Repeat the listing in full, word for word.

********

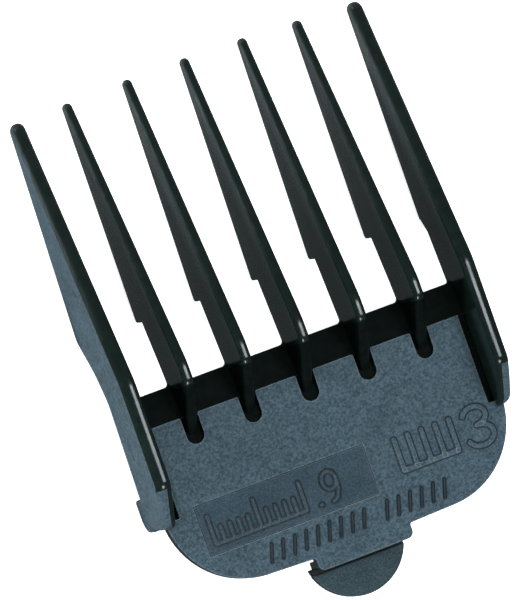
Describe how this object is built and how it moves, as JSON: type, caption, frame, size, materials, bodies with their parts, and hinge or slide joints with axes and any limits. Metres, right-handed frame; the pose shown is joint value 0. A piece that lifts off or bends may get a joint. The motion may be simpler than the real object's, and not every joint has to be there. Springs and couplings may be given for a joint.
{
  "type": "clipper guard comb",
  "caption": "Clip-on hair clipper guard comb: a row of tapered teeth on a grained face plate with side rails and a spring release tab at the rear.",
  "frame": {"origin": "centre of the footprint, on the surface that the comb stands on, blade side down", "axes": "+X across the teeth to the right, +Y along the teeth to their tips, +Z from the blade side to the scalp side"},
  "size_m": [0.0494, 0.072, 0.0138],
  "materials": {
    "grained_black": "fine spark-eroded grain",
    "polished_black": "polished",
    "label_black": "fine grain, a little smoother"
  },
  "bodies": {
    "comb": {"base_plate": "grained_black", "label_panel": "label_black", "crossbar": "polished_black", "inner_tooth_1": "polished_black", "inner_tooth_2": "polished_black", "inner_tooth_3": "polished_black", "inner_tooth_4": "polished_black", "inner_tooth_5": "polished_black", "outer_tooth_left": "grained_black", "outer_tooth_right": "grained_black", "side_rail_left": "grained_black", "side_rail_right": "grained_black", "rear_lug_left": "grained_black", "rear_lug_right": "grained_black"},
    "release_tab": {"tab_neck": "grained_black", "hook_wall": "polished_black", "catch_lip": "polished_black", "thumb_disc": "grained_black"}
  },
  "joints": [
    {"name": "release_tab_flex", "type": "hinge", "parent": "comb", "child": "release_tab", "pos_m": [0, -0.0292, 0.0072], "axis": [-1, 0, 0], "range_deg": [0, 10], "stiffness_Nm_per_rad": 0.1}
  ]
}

********

* **WRITTEN REPLY**:
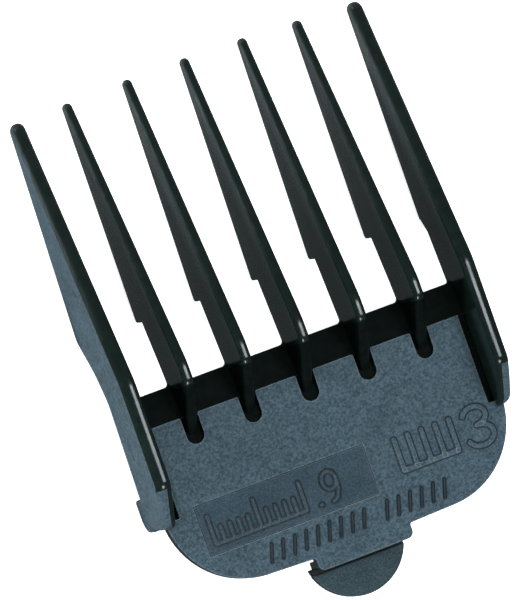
Describe how this object is built and how it moves, as JSON: type, caption, frame, size, materials, bodies with their parts, and hinge or slide joints with axes and any limits. Metres, right-handed frame; the pose shown is joint value 0. A piece that lifts off or bends may get a joint. The motion may be simpler than the real object's, and not every joint has to be there. Springs and couplings may be given for a joint.
{
  "type": "clipper guard comb",
  "caption": "Clip-on hair clipper guard comb: a row of tapered teeth on a grained face plate with side rails and a spring release tab at the rear.",
  "frame": {"origin": "centre of the footprint, on the surface that the comb stands on, blade side down", "axes": "+X across the teeth to the right, +Y along the teeth to their tips, +Z from the blade side to the scalp side"},
  "size_m": [0.0494, 0.072, 0.0138],
  "materials": {
    "grained_black": "fine spark-eroded grain",
    "polished_black": "polished",
    "label_black": "fine grain, a little smoother"
  },
  "bodies": {
    "comb": {"base_plate": "grained_black", "label_panel": "label_black", "crossbar": "polished_black", "inner_tooth_1": "polished_black", "inner_tooth_2": "polished_black", "inner_tooth_3": "polished_black", "inner_tooth_4": "polished_black", "inner_tooth_5": "polished_black", "outer_tooth_left": "grained_black", "outer_tooth_right": "grained_black", "side_rail_left": "grained_black", "side_rail_right": "grained_black", "rear_lug_left": "grained_black", "rear_lug_right": "grained_black"},
    "release_tab": {"tab_neck": "grained_black", "hook_wall": "polished_black", "catch_lip": "polished_black", "thumb_disc": "grained_black"}
  },
  "joints": [
    {"name": "release_tab_flex", "type": "hinge", "parent": "comb", "child": "release_tab", "pos_m": [0, -0.0292, 0.0072], "axis": [-1, 0, 0], "range_deg": [0, 10], "stiffness_Nm_per_rad": 0.1}
  ]
}